Worshipping our manicured lawns more than worshiping
God, putting more thought into home decorations than into loving God: harder to
see and not as obviously destructive they are no less dangerous and no less
sinful than worshipping our wallets or another human being.
I think one of the most prevalent idols in
our society today is the family. We see
advertisements for family vacations and family movies. We have family leave policies and
“good, clean family fun.”
Families are privileged in everything from public opinion to tax-laws to
public housing. Our society,
and I day say many of us, worship the Norman Rockwell Mom, Dad and 2.5 children
much more than we worship God.
In so doing we are actively committing
idolatry by placing families ahead of God.
And all those churches advertising “family centered worship”
and “family life centers” are right there in it. They are sending a message to couples without
children, and single parents, and widows and the divorced and the never
married, “you’re not good enough.
To be normal you must be married with children and have a big turkey at
Christmas and Thanksgiving.” When
churches “Focus on the Family,” to borrow from Charles Dobson, they
disenfranchise everyone who does not fit their notion of a model family. I recently heard a 25-year-old woman, who
does not attend our church, saying her biggest problem finding a church is
finding one that is happy with her being single, finding one that does not
subtly pressure her to marry and have children.
Now depending on your point of view I’m
either very brave or grossly insensitive.
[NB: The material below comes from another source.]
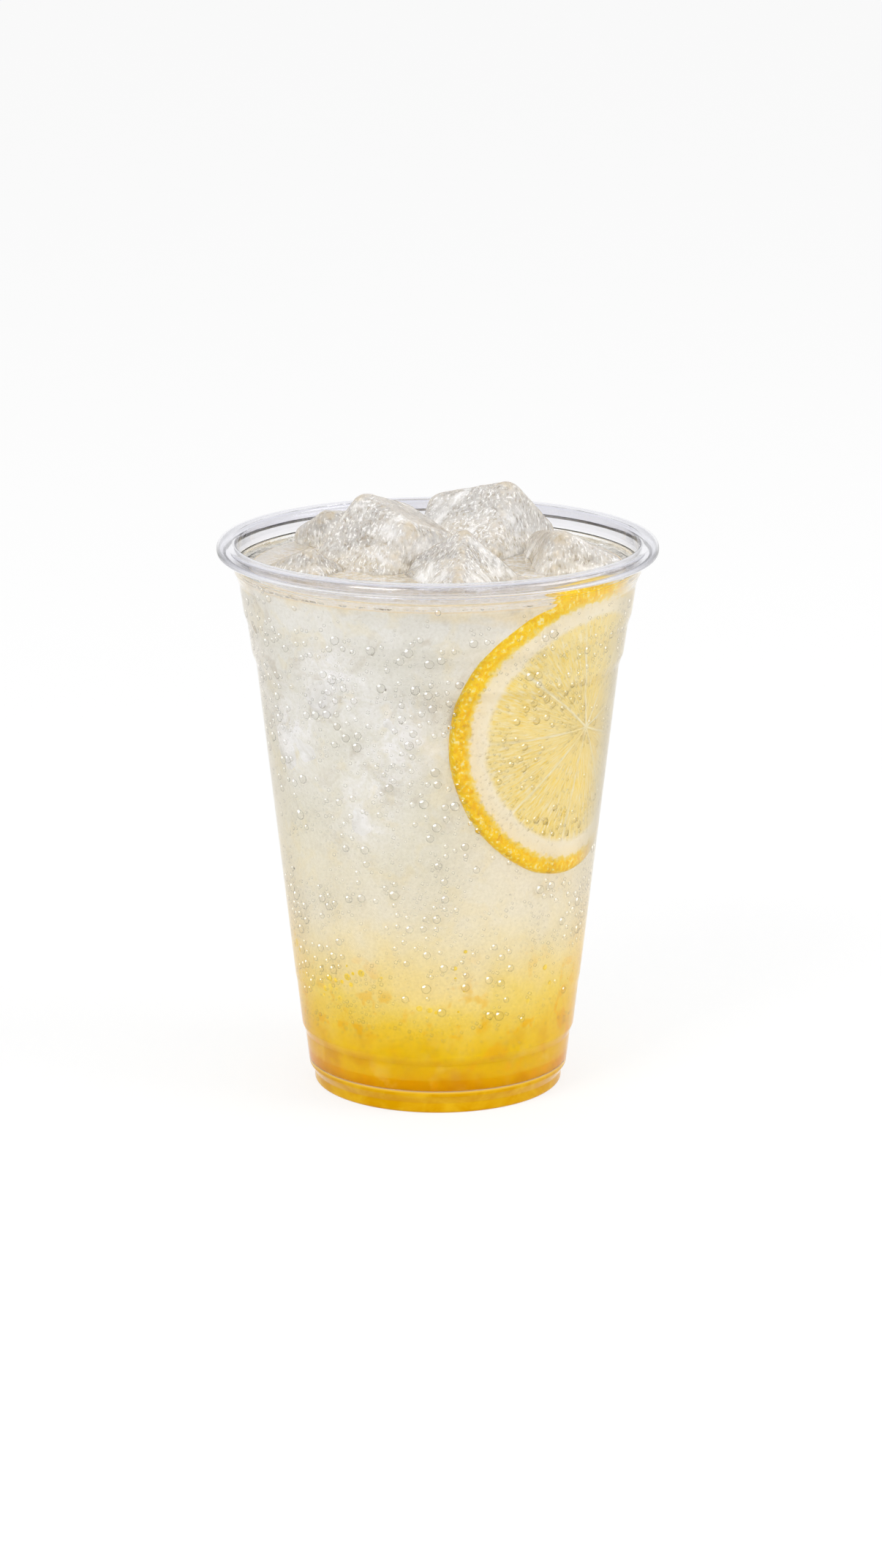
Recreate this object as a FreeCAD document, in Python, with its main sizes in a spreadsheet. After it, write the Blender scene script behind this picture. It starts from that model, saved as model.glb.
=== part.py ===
import FreeCAD, Part
import math
import os
import Sketcher

# A clear thin-walled cup of fizzy lemon drink, with a bent lemon slice against the wall,
# a thick golden syrup settled at the bottom and lumps of ice breaking the surface.
# Millimetres, +Z up, origin at the centre of the foot, on the surface the cup stands on.
# The front of the cup faces -Y.

doc = FreeCAD.newDocument("GlassOfSoda")

# driving sizes

CUP = {
    "cupHeight": 124.5,
    "rimRadius": 49.0,        # outer lip of the rolled rim
    "mouthRadius": 45.2,      # outside of the wall where it turns out into the rim
    "footRadius": 28.0,
    "sheetThick": 0.45,
    "softCorner": 0.8,        # bend radius of the formed sheet, on the outside
    "footHeight": 2.4,
    "footFlat": 2.2,          # width of the ring that the cup stands on
    "baseRise": 2.6,          # the base panel is held clear of the table
    "baseSlope": 2.8,         # run of the slope between the foot ring and the base panel
    "lowRise": 1.9,           # height of each lower shoulder
    "highRise": 2.6,          # height of each upper shoulder
    "footStep": 1.2,          # how far each shoulder steps out, from the foot upwards
    "lowStep": 0.75,
    "midStep": 0.35,
    "highStep": 0.97,
    "topStep": 0.85,
    "flareStep": 1.1,
    "lowBandTop": 11.75,      # height of the two short bands above the foot
    "midBandTop": 23.3,
    "mainDrop": 27.3,         # distances below the rim of the upper band edges
    "highBandDrop": 18.2,
    "topBandDrop": 9.1,
    "lowDraft": 6.5,          # wall angles of the short bands, in degrees
    "highDraft": 8.0,
    "rimDepth": 3.1,
    "curlRadius": 1.5,
    "lipRound": 0.9,
    "curlReturn": 0.9,        # how far the curled sheet turns back in under the rim
}

DRINK = {
    "levelDrop": 5.7,         # liquid surface below the rim
    "meniscusRise": 0.9,
    "meniscusRun": 2.6,
    "syrupDepth": 24.0,       # top of the syrup at the middle of the cup
    "syrupClimb": 2.5,        # how much higher it lies at the foot's wall
    "syrupLevel": 0.6,        # share of the foot's radius over which it lies level
}

SLICE = {
    "sliceRadius": 33.4,
    "sliceThick": 5.0,
    "sliceGap": 0.3,          # the slice lies this far from the wall
    "slicePeak": 2.6,         # its rind stands this far out of the drink
    "sliceTurn": -36.5,       # direction of its middle about the cup's axis
    "peelDepth": 8.6,         # rind and pith together
    "fleshSink": 0.45,        # the flesh lies below the cut faces of pith and membranes
    "membrane": 0.9,
    "coreRadius": 2.4,
    "segments": 9,
    "firstTurn": 20,          # direction of the first membrane, in degrees from the slice's level line
}

# Every lump is a tapered block with melted edges. Its middle lies Across and Deep from the cup's
# axis and Rise above the drink's surface; Long, Wide and Tall are its base and height, TopLong and
# TopWide its other end.
ICE = {
    "iceLeft": dict(Across=-10.6, Deep=4.0, Rise=0.9, Yaw=49, Pitch=19, Roll=108,
                    Long=25.0, Wide=25.0, Tall=22.0, TopLong=19.5, TopWide=20.2, Melt=3.5),
    "iceFront": dict(Across=6.7, Deep=-14.0, Rise=-6.8, Yaw=18, Pitch=43, Roll=45,
                     Long=24.0, Wide=24.0, Tall=20.0, TopLong=27.4, TopWide=18.7, Melt=2.2),
    "iceBack": dict(Across=10.7, Deep=22.7, Rise=-1.8, Yaw=49, Pitch=41, Roll=71,
                    Long=27.9, Wide=24.0, Tall=23.8, TopLong=21.8, TopWide=24.0, Melt=3.5),
    "iceRight": dict(Across=28.5, Deep=2.0, Rise=-6.4, Yaw=-77, Pitch=-12, Roll=158,
                     Long=21.9, Wide=20.2, Tall=19.7, TopLong=26.7, TopWide=24.8, Melt=3.5),
    "iceFarLeft": dict(Across=-20.1, Deep=24.6, Rise=-1.9, Yaw=38, Pitch=6, Roll=59,
                       Long=18.2, Wide=17.7, Tall=15.9, TopLong=22.2, TopWide=13.8, Melt=3.0),
    "iceNearLeft": dict(Across=-28.1, Deep=-6.0, Rise=-7.0, Yaw=41, Pitch=33, Roll=58,
                        Long=16.0, Wide=18.0, Tall=16.0, TopLong=19.2, TopWide=16.4, Melt=2.5),
}
ICE_GAP = {"iceWallGap": 0.4, "iceTouchGap": 0.3}

sheet = doc.addObject("Spreadsheet::Sheet", "Sizes")
cell = 0


def set_sizes(values):
    global cell
    for alias, value in values.items():
        cell += 1
        sheet.set("A%d" % cell, alias)
        sheet.set("B%d" % cell, str(value))
        sheet.setAlias("B%d" % cell, alias)


set_sizes(CUP)
set_sizes(DRINK)
set_sizes(SLICE)
set_sizes(ICE_GAP)
for lump, values in ICE.items():
    set_sizes({lump + word: value for word, value in values.items()})
doc.recompute()


def size(alias):
    return float(sheet.get(alias))


# sketches and solids

def origin_part(body, role):
    return next(f for f in body.Origin.OriginFeatures if f.Role == role)


def flat_sketch(body, name, role):
    sketch = body.newObject("Sketcher::SketchObject", name)
    sketch.AttachmentSupport = [(origin_part(body, role), "")]
    sketch.MapMode = "FlatFace"
    return sketch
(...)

There are families all over this sanctuary, and Amy and Herb have
invited their families to join us for Clay’s baptism. How can I stand here and be against
families?
First of all, I’m not against families.
Certainly many families are evil, dangerous places. But on the whole families raise us and
nurture us, supporting us when times are hard, holding us up when we
stumble. These basic building blocks of
society can do tremendous good.
What I’m against is idolatry in any form. And I’m as guilty of this particular
idolatry as anyone. I find myself much
more interested in attracting young families to our worship than single people
in their 50s. The stones I cast at
others I also cast at myself.
Fortunately, our scriptures help us find a
healthy approach to families, an approach that honors human relations without
making them into idols. Our scripture
passage this morning doesn’t seem very significant at first. Sure, everyone who does the will of Jesus is
his brother or sister. We’ve heard
that 100 times. But what we might not
notice is that Jesus is presenting a radical restructuring of both Jewish and
Greco-Roman society. Jesus is saying
family is not a matter of bloodlines, family is a
matter of behavior. And doing so he
includes in his family single people, and childless people, and parents whose
children have turned against them and children whose parents have died or who
are estranged from their parents.
Inclusion in that family is part of what we
celebrate in baptism. Baptizing Clay is
not just about Clay. Baptizing Clay is a
reminder to all of us in our baptisms we are no longer alone, estranged, odd,
out of place. Baptism is about belonging
to the family of God, a family that does not usurp God but is enabled and
nurtured by God.
And it is through being a member of this
divine family we can begin having a healthy human family. Only by experiencing God’s love in our
lives do we have a clue what it means to love our parents, our brothers and
sisters, our spouses and children and cousins and nieces and nephews. Until we have felt God’s forgiveness
for betraying God, until we have known God’s peace in being still with
God, until we have experienced God’s joy in doing the will of God, we
don’t know a thing about offering forgiveness, peace and joy to one
another.
Jesus is telling us families are
important. And I hope your family,
whatever form it takes, is a source of joy for you. But Jesus is also telling us what matters
most is not the people to whom we are related by birth. They are human, and no matter our good
intentions we must not love them more than God.
What matters most, and will help us love our human families with the
love God shows to us, is being one of the brothers and sisters of Christ who
love and minister and care in his name.
Thank God we have such a family. Amen.